Não aconteceu, nem podia acontecer. Em relação aos outros presentes, foi o mais ovacionado. O Presidente Marcelo Rebelo de Sousa é muito querido aqui. Ele esteve no aniversário da Faculdade de Direito e toda a gente queria tirar fotografia com ele, por onde passou encontrou esse apoio, simpatia.
Acha que há pessoas interessadas em que as relações entre Portugal e Angola estejam conturbadas?
Exatamente. Isso é que magoa muitos de nós aqui. A gente pergunta: o que querem fazer com Angola? Querem ou não boas relações com Angola? Que querem essas pessoas de Angola? Estão sempre a falar mal, já nos trataram de fascistas, que somos ditadores. Onde está a ditadura? O Presidente saiu voluntariamente, a Constituição conferia-lhe o direito de candidatar-se. Não sei onde está essa ditadura. Falam dos direitos humanos: em Portugal também respeitam todos os direitos humanos a 100%? Nós somos um Estado novo, uma democracia nova e reconhecemos que ainda temos muita coisa para superar. Sabemos isso. Mas leva tempo, grande parte da nossa população é analfabeta, não sabe o que quer dizer democracia, não sabe o que são direitos humanos, temos de explicar. Temos de ir devagar.
O novo Governo tem menos ministros…
Quando se ampliou o Governo foi na altura do Governo de Unidade e Reconciliação Nacional [depois dos acordos de paz de 2002], para integrar algumas pessoas dos outros partidos, sobretudo da UNITA. Agora que já não há necessidade, estamos a reduzir, até porque economizamos e temos um Governo mais eficaz.
Isso foi uma discussão dentro do MPLA ou uma decisão de João Lourenço enquanto Presidente?
João Lourenço não faz nada sozinho e sem a direção do partido. Aquilo que ele fez foi discutido no seio do partido.
Este Governo é de uma transição na continuidade, ao ficarem nove ministros do anterior Executivo, incluindo o das Finanças, e 13 dos 18 governadores?
Se não fosse assim, iríamos atrasar ainda mais as coisas, há dossiês avançados, ministros que tinham sido nomeados quase no fim do anterior mandato e que estão a fazer bom trabalho.

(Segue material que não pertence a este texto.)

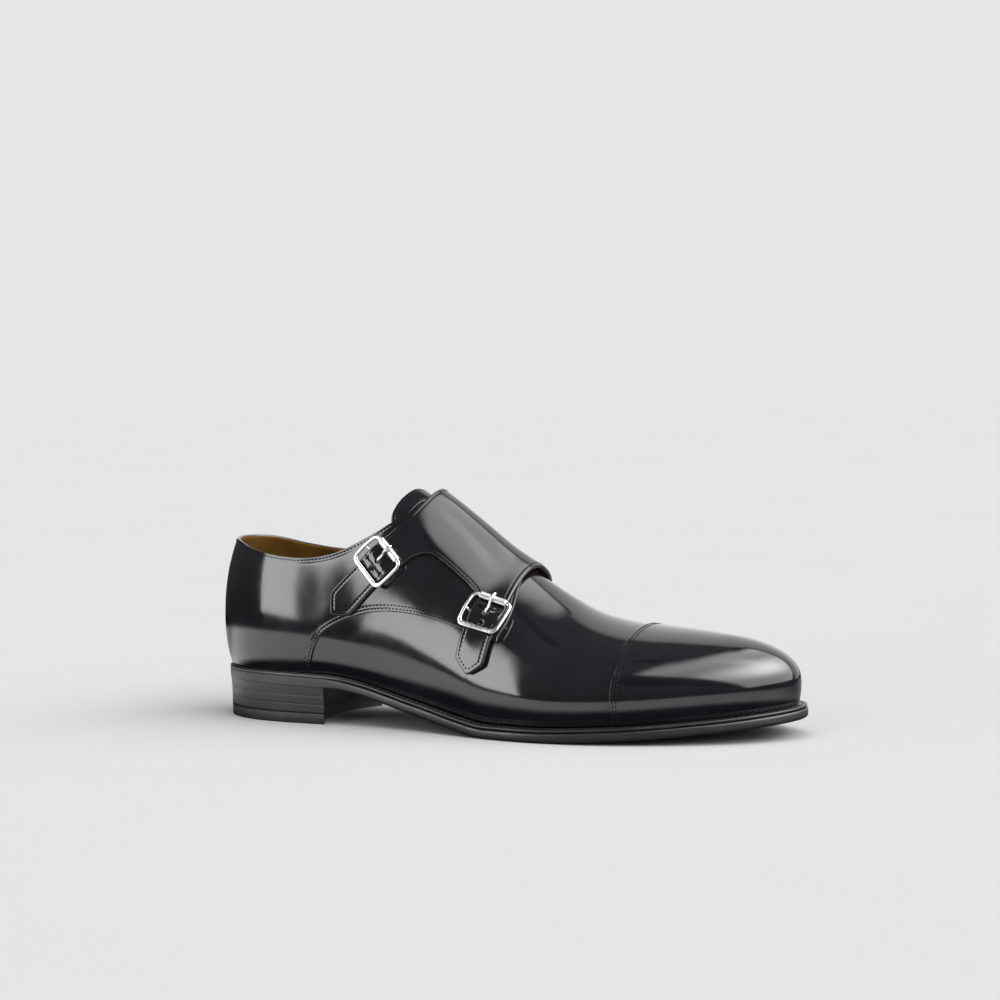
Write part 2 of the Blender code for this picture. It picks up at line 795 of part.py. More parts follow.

Não se perdeu uma oportunidade de ter mais jovens no Governo?
É preciso ter muito cuidado com os jovens. Se eu saio hoje da universidade sei muita teoria e pouca prática. Meter muitos jovens sem experiência só nos causaria problemas.
Há vozes no MPLA que defendiam uma maior renovação dos altos quadros do Governo, gente com experiência, com formação.

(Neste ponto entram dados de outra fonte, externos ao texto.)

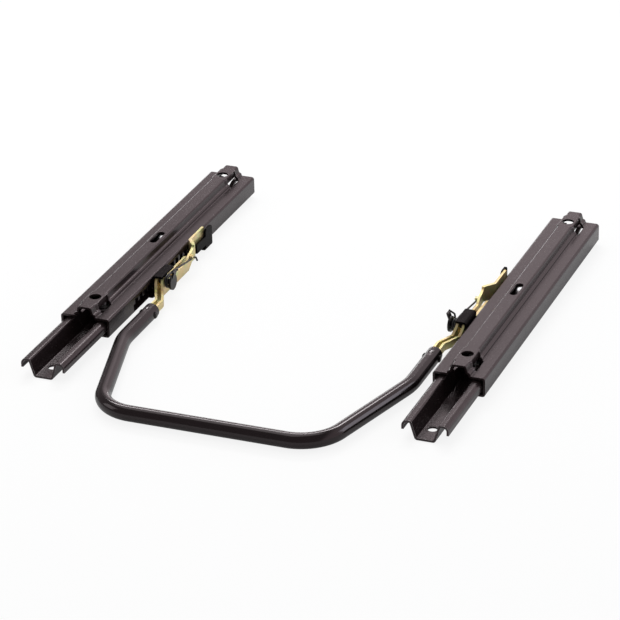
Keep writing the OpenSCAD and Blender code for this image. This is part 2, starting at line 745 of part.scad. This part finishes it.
floor_rail(-1);  // left_floor_rail
floor_rail(1);  // right_floor_rail
seat_rail(-1);  // left_seat_rail
seat_rail(1);  // right_seat_rail
latch_bracket(-1);  // left_latch_bracket
latch_bracket(1);  // right_latch_bracket
bracket_rivets(-1);  // left_bracket_rivets
bracket_rivets(1);  // right_bracket_rivets
keeper(-1);  // left_keeper
keeper(1);  // right_keeper
keeper_rivets(-1);  // left_keeper_rivets
keeper_rivets(1);  // right_keeper_rivets
pivot_pin(-1);  // left_pivot_pin
pivot_pin(1);  // right_pivot_pin
handle_tube();
latch_lever(-1);  // left_latch_lever
latch_lever(1);  // right_latch_lever
handle_rivet(-1);  // left_handle_rivet
handle_rivet(1);  // right_handle_rivet
return_spring(-1);  // left_return_spring
return_spring(1);  // right_return_spring
roller_carrier(-1);  // left_roller_carrier
roller_carrier(1);  // right_roller_carrier
roller(-1, front_roller_y);  // left_front_roller
roller(1, front_roller_y);  // right_front_roller
roller(-1, front_roller_y + roller_pitch);  // left_rear_roller
roller(1, front_roller_y + roller_pitch);  // right_rear_roller
ball_strips(-1);  // left_ball_strips
ball_strips(1);  // right_ball_strips
balls(-1);  // left_balls
balls(1);  // right_balls
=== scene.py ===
import math

import bpy
import numpy as np
from mathutils import Matrix, Vector


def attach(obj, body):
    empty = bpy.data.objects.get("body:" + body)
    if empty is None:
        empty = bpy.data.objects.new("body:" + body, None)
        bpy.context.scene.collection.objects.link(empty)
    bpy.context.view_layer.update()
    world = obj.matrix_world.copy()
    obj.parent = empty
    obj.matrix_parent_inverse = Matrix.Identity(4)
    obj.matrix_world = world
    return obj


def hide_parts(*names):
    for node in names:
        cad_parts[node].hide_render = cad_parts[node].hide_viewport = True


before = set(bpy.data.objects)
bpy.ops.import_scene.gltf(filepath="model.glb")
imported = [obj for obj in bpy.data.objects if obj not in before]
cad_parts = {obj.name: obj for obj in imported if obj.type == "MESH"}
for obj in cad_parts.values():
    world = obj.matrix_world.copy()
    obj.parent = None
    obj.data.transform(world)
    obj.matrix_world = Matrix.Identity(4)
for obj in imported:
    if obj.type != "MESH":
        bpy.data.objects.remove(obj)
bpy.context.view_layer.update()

# Camera: a long lens well above and to the right of the rails, so that both rails run away
# from it to the upper right. Its place, turns and focal length are those of the photograph.
camera_place = Vector((0.9137, -2.2286, 1.1807))
camera_yaw, camera_pitch, camera_roll = (math.radians(a) for a in (22.134, 25.802, -1.454))
camera_focal = 3006.6
picture_side = 620
film_side = 36

ahead = Vector((-math.sin(camera_yaw) * math.cos(camera_pitch),
                math.cos(camera_yaw) * math.cos(camera_pitch), -math.sin(camera_pitch)))
level = Vector((math.cos(camera_yaw), math.sin(camera_yaw), 0))
above = level.cross(ahead)
right = math.cos(camera_roll) * level + math.sin(camera_roll) * above
up = math.cos(camera_roll) * above - math.sin(camera_roll) * level

lens = bpy.data.cameras.new("camera")
lens.sensor_width = film_side
lens.lens = camera_focal / picture_side * film_side
lens.clip_end = 50
camera = bpy.data.objects.new("camera", lens)
camera.matrix_world = Matrix((right, up, -ahead)).transposed().to_4x4()
camera.location = camera_place
bpy.context.scene.collection.objects.link(camera)
bpy.context.scene.camera = camera
bpy.context.scene.view_settings.view_transform = "Standard"


# Table and studio: a white table in a white room, one broad soft lamp above, a weaker one on
# each side, and behind the rails a soft lamp and two strips that draw thin lines on edges and
# tube. The table keeps a faint shadow. What shines in the paint is the table and the pale
# backdrop behind the rails and to their right; the studio's other side is darker.
class Link:
    """An output of a finish's node. Sums, differences and products of links add Math nodes."""

    def __init__(self, finish, socket):
        self.finish = finish
        self.socket = socket

    def math(self, operation, first, second):
        return self.finish.node("ShaderNodeMath", {"operation": operation}, {0: first, 1: second})

    def __add__(self, other):
        return self.math("ADD", self, other)

    def __radd__(self, other):
        return self.math("ADD", other, self)

    def __sub__(self, other):
        return self.math("SUBTRACT", self, other)

    def __rsub__(self, other):
        return self.math("SUBTRACT", other, self)

    def __mul__(self, other):
        return self.math("MULTIPLY", self, other)

    def __rmul__(self, other):
        return self.math("MULTIPLY", other, self)


class Finish:
    """A material or the world's surface, built from nodes."""

    def __init__(self, owner):
        self.owner = owner
        owner.use_nodes = True
        self.tree = owner.node_tree
        self.tree.nodes.clear()

    def node(self, kind, settings=None, sockets=None, out=0):
        """Adds one node: its settings first, then the values or links of its sockets."""
        made = self.tree.nodes.new(kind)
        for name, value in (settings or {}).items():
            if name == "stops":
                for element, (place, grey) in zip(made.color_ramp.elements, value):
                    element.position = place
                    element.color = (grey, grey, grey, 1)
            else:
                setattr(made, name, value)
        for key, value in (sockets or {}).items():
            if isinstance(value, Link):
                self.tree.links.new(value.socket, made.inputs[key])
            else:
                made.inputs[key].default_value = value
        return Link(self, made.outputs[out]) if made.outputs else made

    def noise(self, scale, detail, stretch=(1, 1, 1)):
        """Noise on the piece's own place, with scale in waves per metre."""
        place = self.node("ShaderNodeTexCoord", out="Object")
        place = self.node("ShaderNodeMapping", {}, {"Vector": place, "Scale": stretch})
        return self.node("ShaderNodeTexNoise", {},
                         {"Vector": place, "Scale": scale, "Detail": detail})

    def ramp(self, value, low, high):
        """0 below low, 1 above high."""
        return self.node("ShaderNodeValToRGB", {"stops": ((low, 0), (high, 1))}, {0: value})

    def mix(self, factor, first, second):
        """Colour between first and second by factor."""
        return self.node("ShaderNodeMix", {"data_type": "RGBA"},
                         {0: factor, 6: first, 7: second}, 2)

    def bump(self, height, depth, strength):
        """Normal of a relief whose height 1 is depth metres, with a share of its full effect."""
        return self.node("ShaderNodeBump", {},
                         {"Height": height, "Distance": depth, "Strength": strength})

    def coat(self, sockets):
        """The finish's surface, as one Principled shader."""
        shader = self.node("ShaderNodeBsdfPrincipled", {}, sockets)
        self.node("ShaderNodeOutputMaterial", {}, {"Surface": shader})
        return self.owner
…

Não. A maior parte deles são jovens com experiência. Um país como o nosso, com tantos problemas, é preciso saber intercalar alguns jovens com 40 e tal anos – que para nós ainda é muito jovem. Com 20 e tal anos ficam como técnicos e vão substituindo os outros na medida das necessidades.

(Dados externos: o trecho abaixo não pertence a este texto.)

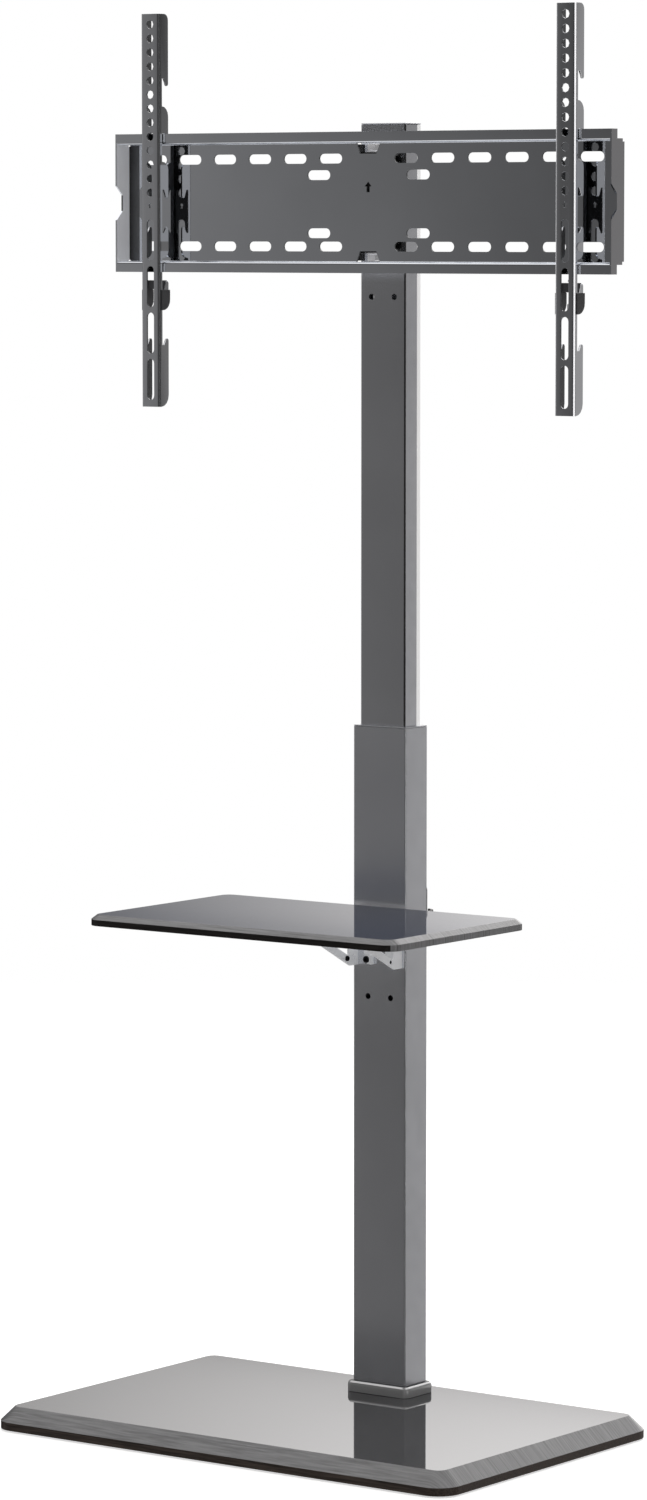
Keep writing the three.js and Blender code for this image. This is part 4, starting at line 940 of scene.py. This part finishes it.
class STAND_OT_safety_screws(Operator):
    """Make the knurled safety screws"""
    bl_idname = "stand.safety_screws"
    bl_label = "Safety screws"

    def execute(self, context):
        sizes = context.scene.stand_mount
        for side in SIDES:
            make_safety_screw(f"safety_screw_{side}", sizes.knurls)
        return {"FINISHED"}


def make_safety_screw(node, knurls):
    """A thumb screw with a knurled head below, a plain shank and a domed tip."""
    low, high = node_box(node)
    middle = centre_of(node)
    head = (high.x - low.x) / 2
    whole = high.z - low.z
    head_height = 2 * head
    chamfer = head / 5
    hub = 0.35 * head
    ridge = 0.3 * MM
    shank = 2.8 * MM
    tip = 4 * MM
    tip_height = 3.2 * MM
    tip_shares = ((1.0, 1.0), (1.0, 1 / 2), (0.86, 1 / 4), (0.5, 1 / 16), (0.12, 0.0))
    rings = [
        (round_ring(hub), 0.0), (round_ring(head - chamfer), 0.0),
        (knurled_ring(head, ridge, knurls), chamfer),
        (knurled_ring(head, ridge, knurls), head_height - chamfer),
        (round_ring(head - chamfer), head_height), (round_ring(shank), head_height),
        (round_ring(shank), whole - tip_height),
        *((round_ring(tip * reach), whole - tip_height * drop) for reach, drop in tip_shares),
    ]
    bm = stacked_rings(rings, STEPS_PER_KNURL * knurls, (middle.x, middle.y, low.z), UP)
    return keep_piece(node, bm, [chrome()])


class STAND_OT_stage(Operator):
    """Set the floor, the lights and the camera"""
    bl_idname = "stand.stage"
    bl_label = "Stage"

    def execute(self, context):
        sizes = context.scene.stand_stage
        make_floor(sizes)
        make_surround(sizes)
        make_camera(sizes)
        context.scene.view_settings.view_transform = "Standard"
        return {"FINISHED"}


def make_floor(sizes):
    """A pale round floor that fades into the surround."""
    bm = bmesh.new()
    bmesh.ops.create_circle(bm, cap_ends=True, segments=FLOOR_STEPS, radius=sizes.floor_radius)
    mesh = bpy.data.meshes.new("floor")
    bm.to_mesh(mesh)
    bm.free()
    made = Recipe("Pale floor")
    cloud = made.noise(scale=3.0, detail=4.0)
    made.colour(made.mixed(made.spread(cloud, low=0.0, high=1.0), toned(sizes.floor_colour, 0.995),
                           sizes.floor_colour))
    made.set(Roughness=0.9, Specular_IOR_Level=0.1)
    distance = made.node("ShaderNodeVectorMath", operation="LENGTH")
    made.link(made.place, distance.inputs[0])
    fade = made.spread(distance.outputs["Value"], low=1.0, high=0.0,
                       start=sizes.fade_start * sizes.floor_radius, stop=sizes.fade_end * sizes.floor_radius)
    seen = made.node("ShaderNodeMath", operation="MULTIPLY")
    made.link(fade, seen.inputs[0])
    made.link(made.node("ShaderNodeLightPath").outputs["Is Camera Ray"], seen.inputs[1])
    made.link(seen.outputs["Value"], made.shader.inputs["Alpha"])
    made.set(Emission_Color=(1.0, 1.0, 1.0, 1.0), Emission_Strength=sizes.floor_glow)
    mesh.materials.append(made.material)
    floor = bpy.data.objects.new("floor", mesh)
    bpy.context.scene.collection.objects.link(floor)


def direction(turn, rise):
    """A unit vector from a turn away from +Y toward +X and a rise, both in degrees."""
    turn = math.radians(turn)
    rise = math.radians(rise)
    return (math.sin(turn) * math.cos(rise), math.cos(turn) * math.cos(rise), math.sin(rise))


def make_surround(sizes):
    """White behind the object, and soft patches of light round it that only the object sees."""
    world = bpy.data.worlds.new("Studio")
    bpy.context.scene.world = world
    world.use_nodes = True
    tree = world.node_tree
    tree.nodes.clear()
    output = tree.nodes.new("ShaderNodeOutputWorld")
    mix = tree.nodes.new("ShaderNodeMixShader")
    glow = tree.nodes.new("ShaderNodeBackground")
    white = tree.nodes.new("ShaderNodeBackground")
    path = tree.nodes.new("ShaderNodeLightPath")
    place = tree.nodes.new("ShaderNodeTexCoord")
    total = tree.nodes.new("ShaderNodeValue").outputs["Value"]
    total.default_value = sizes.surround_level
    for setting, (turn, rise, full, gone) in GLOW_DEGREES.items():
        facing = tree.nodes.new("ShaderNodeVectorMath")
        facing.operation = "DOT_PRODUCT"
        facing.inputs[1].default_value = direction(turn, rise)
        patch = tree.nodes.new("ShaderNodeMapRange")
        patch.interpolation_type = "SMOOTHSTEP"
        patch.inputs["From Min"].default_value = math.cos(math.radians(gone))
        patch.inputs["From Max"].default_value = math.cos(math.radians(full))
        patch.inputs["To Max"].default_value = getattr(sizes, setting)
        added = tree.nodes.new("ShaderNodeMath")
        added.operation = "ADD"
        tree.links.new(place.outputs["Generated"], facing.inputs[0])
        tree.links.new(facing.outputs["Value"], patch.inputs["Value"])
        tree.links.new(total, added.inputs[0])
        tree.links.new(patch.outputs["Result"], added.inputs[1])
        total = added.outputs["Value"]
    glow.inputs["Color"].default_value = (*sizes.surround, 1.0)
    white.inputs["Color"].default_value = (1.0, 1.0, 1.0, 1.0)
    tree.links.new(total, glow.inputs["Strength"])
    tree.links.new(path.outputs["Is Camera Ray"], mix.inputs["Fac"])
    tree.links.new(glow.outputs["Background"], mix.inputs[1])
    tree.links.new(white.outputs["Background"], mix.inputs[2])
    tree.links.new(mix.outputs["Shader"], output.inputs["Surface"])


def make_camera(sizes):
    data = bpy.data.cameras.new("photo_camera")
    data.sensor_width = FILM_WIDTH
    data.lens = sizes.focal_length
    data.clip_end = SIGHT
    camera = bpy.data.objects.new("photo_camera", data)
    camera.location = sizes.camera_place
    camera.rotation_euler = (math.pi / 2 - sizes.camera_tilt, 0.0, sizes.camera_turn)
    bpy.context.scene.collection.objects.link(camera)
    bpy.context.scene.camera = camera


PIECE_OPERATORS = (
    STAND_OT_base_board,
    STAND_OT_base_fittings,
    STAND_OT_column,
    STAND_OT_column_plugs,
    STAND_OT_height_locks,
    STAND_OT_cable_clip,
    STAND_OT_shelf,
    STAND_OT_swivel,
    STAND_OT_wall_plate,
    STAND_OT_arms,
    STAND_OT_safety_screws,
    STAND_OT_stage,
)


class STAND_PT_sidebar(Panel):
    """Lists the stand's pieces and their settings"""
    bl_idname = "STAND_PT_sidebar"
    bl_label = "Television stand"
    bl_space_type = "VIEW_3D"
    bl_region_type = "UI"
    bl_category = "Stand"

    def draw(self, context):
        layout = self.layout
        for operator in PIECE_OPERATORS:
            layout.operator(operator.bl_idname)
        for name, group in SETTINGS.items():
            box = layout.box()
            for setting in group.__annotations__:
                box.prop(getattr(context.scene, name), setting)


CLASSES = (*SETTINGS.values(), *PIECE_OPERATORS, STAND_PT_sidebar)


def register():
    for item in CLASSES:
        bpy.utils.register_class(item)
    for name, group in SETTINGS.items():
        setattr(bpy.types.Scene, name, PointerProperty(type=group))


def unregister():
    for name in SETTINGS:
        delattr(bpy.types.Scene, name)
    for item in reversed(CLASSES):
        bpy.utils.unregister_class(item)


def run(operator):
    """Calls an operator by the name that it is registered under."""
    group, name = operator.bl_idname.split(".")
    getattr(getattr(bpy.ops, group), name)()


def main():
    register()
    for operator in PIECE_OPERATORS:
        run(operator)


if __name__ == "__main__":
    main()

As escolhas dos nomes deste Governo foram discutidas no MPLA ou há nomes impostos pelo Presidente João Lourenço e pelo líder do partido, José Eduardo dos Santos?
É o agora Presidente, segundo a Constituição, que nomeia o Governo, mas obedecendo ao programa do partido, com o qual foi sufragado. Ele propôs e levou à consideração do partido, o partido teve de discutir e dar-lhe o veredito.
E houve nomes propostos pelo Presidente que não passaram?
Não sei de onde saiu isso, o Presidente propôs os seus nomes ao bureau político e este anuiu. Ouvi por aí que houve imposição, mas se nós aqui na direção do partido não sabíamos quem ia ser como é que sabiam lá fora? Houve muita especulação.
João Lourenço foi o cabeça de lista do MPLA e assumiu a Presidência, no entanto, o partido tem outro presidente, José Eduardo dos Santos. O atual chefe de Estado não está numa posição política subalterna?
O presidente do partido vai ficar algum tempo, pode ser um mês, seis meses, tem de haver um congresso extraordinário para elegermos o novo presidente, que, seguindo a nossa tradição, deverá ser o Presidente da República. Mas não posso adiantar nada porque ainda não se discutiu.
Mas ainda não respondeu à questão, como será a coabitação entre o Presidente da República e o presidente do partido? Não terá José Eduardo dos Santos a última palavra, sendo presidente do MPLA?
Sim, a nível do partido.
Só que o Presidente da República responde ao partido uma vez que foi eleito nas listas do MPLA.
Sim, tem de responder ao partido. Quando forem questões que tenham de passar pelo partido, ele terá de levar ao partido para discussão. Salvo se o presidente do partido delegar o seu poder, porque o Presidente da República é vice-presidente do partido. Ele ontem [quinta-feira] dirigiu a reunião do bureau político porque foi mandatado pelo presidente do partido.
Isso não poderá provocar conflitos?
Em termos do partido, o Presidente da República subordina-se ao presidente do partido. Nas questões de Estado, ele só responde perante a Constituição. Desde que não contrarie a orientação do partido.